Begin
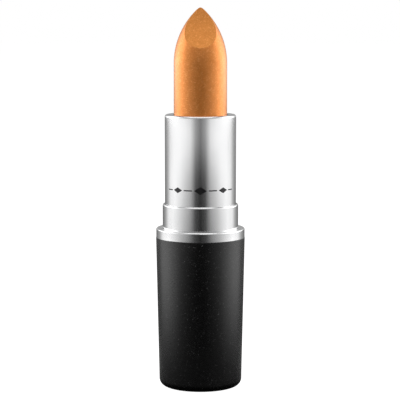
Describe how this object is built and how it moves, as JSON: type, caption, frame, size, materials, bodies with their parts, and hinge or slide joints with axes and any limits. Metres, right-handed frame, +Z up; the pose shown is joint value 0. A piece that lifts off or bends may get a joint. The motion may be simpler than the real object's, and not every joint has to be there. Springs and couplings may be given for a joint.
{
  "type": "swivel lipstick",
  "caption": "Swivel-up lipstick with a slanted bullet, a bright turning sleeve and collar, and a round tapered black base; its cap is off.",
  "frame": {"origin": "centre of the round foot that the base stands on", "axes": "+Z up along the lipstick's axis, towards its tip; the slanted face of the lipstick looks along -Y"},
  "size_m": [0.0202, 0.0202, 0.0865],
  "materials": {
    "black_plastic": "black, fine sparkle texture, satin",
    "label_paper": "plain coated paper",
    "weight_steel": "plain turned steel",
    "inner_plastic": "natural moulded acetal",
    "bright_aluminium": "bright anodised, satin",
    "ring_rubber": "greased rubber",
    "cam_plastic": "moulded, slightly glossy",
    "pigmented_wax": "pearly copper lipstick wax"
  },
  "bodies": {
    "base": {"base_shell": "black_plastic", "bottom_label": "label_paper", "base_weight": "weight_steel", "base_insert": "inner_plastic", "base_ring": "bright_aluminium", "collar": "bright_aluminium", "guide_tube": "inner_plastic", "friction_ring": "ring_rubber"},
    "sleeve": {"outer_sleeve": "bright_aluminium", "cam_sleeve": "cam_plastic"},
    "carrier": {"carrier_cup": "cam_plastic", "lipstick_bullet": "pigmented_wax"}
  },
  "joints": [
    {"name": "carrier_lift", "type": "slide", "parent": "base", "child": "carrier", "axis": [0, 0, 1], "range_m": [-0.026, 0]},
    {"name": "sleeve_twist", "type": "hinge", "parent": "base", "child": "sleeve", "pos_m": [0, 0, 0.05], "axis": [0, 0, 1], "range_deg": [0, 540]}
  ],
  "couplings": [
    {"joint": "sleeve_twist", "follows": "carrier_lift", "rad_per_m": -362.49}
  ]
}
End
WHAT THIS TASK INVOLVES:
Copy every line exactly. Leave nothing out.

SOLUTION TO THIS EXERCISE:
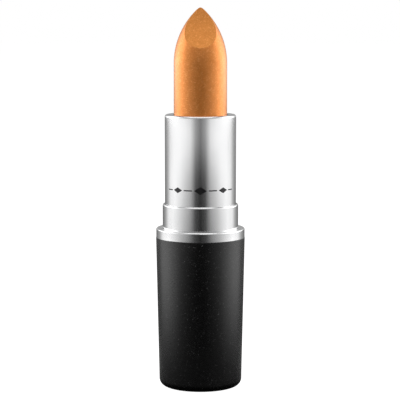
Describe how this object is built and how it moves, as JSON: type, caption, frame, size, materials, bodies with their parts, and hinge or slide joints with axes and any limits. Metres, right-handed frame, +Z up; the pose shown is joint value 0. A piece that lifts off or bends may get a joint. The motion may be simpler than the real object's, and not every joint has to be there. Springs and couplings may be given for a joint.
{
  "type": "swivel lipstick",
  "caption": "Swivel-up lipstick with a slanted bullet, a bright turning sleeve and collar, and a round tapered black base; its cap is off.",
  "frame": {"origin": "centre of the round foot that the base stands on", "axes": "+Z up along the lipstick's axis, towards its tip; the slanted face of the lipstick looks along -Y"},
  "size_m": [0.0202, 0.0202, 0.0865],
  "materials": {
    "black_plastic": "black, fine sparkle texture, satin",
    "label_paper": "plain coated paper",
    "weight_steel": "plain turned steel",
    "inner_plastic": "natural moulded acetal",
    "bright_aluminium": "bright anodised, satin",
    "ring_rubber": "greased rubber",
    "cam_plastic": "moulded, slightly glossy",
    "pigmented_wax": "pearly copper lipstick wax"
  },
  "bodies": {
    "base": {"base_shell": "black_plastic", "bottom_label": "label_paper", "base_weight": "weight_steel", "base_insert": "inner_plastic", "base_ring": "bright_aluminium", "collar": "bright_aluminium", "guide_tube": "inner_plastic", "friction_ring": "ring_rubber"},
    "sleeve": {"outer_sleeve": "bright_aluminium", "cam_sleeve": "cam_plastic"},
    "carrier": {"carrier_cup": "cam_plastic", "lipstick_bullet": "pigmented_wax"}
  },
  "joints": [
    {"name": "carrier_lift", "type": "slide", "parent": "base", "child": "carrier", "axis": [0, 0, 1], "range_m": [-0.026, 0]},
    {"name": "sleeve_twist", "type": "hinge", "parent": "base", "child": "sleeve", "pos_m": [0, 0, 0.05], "axis": [0, 0, 1], "range_deg": [0, 540]}
  ],
  "couplings": [
    {"joint": "sleeve_twist", "follows": "carrier_lift", "rad_per_m": -362.49}
  ]
}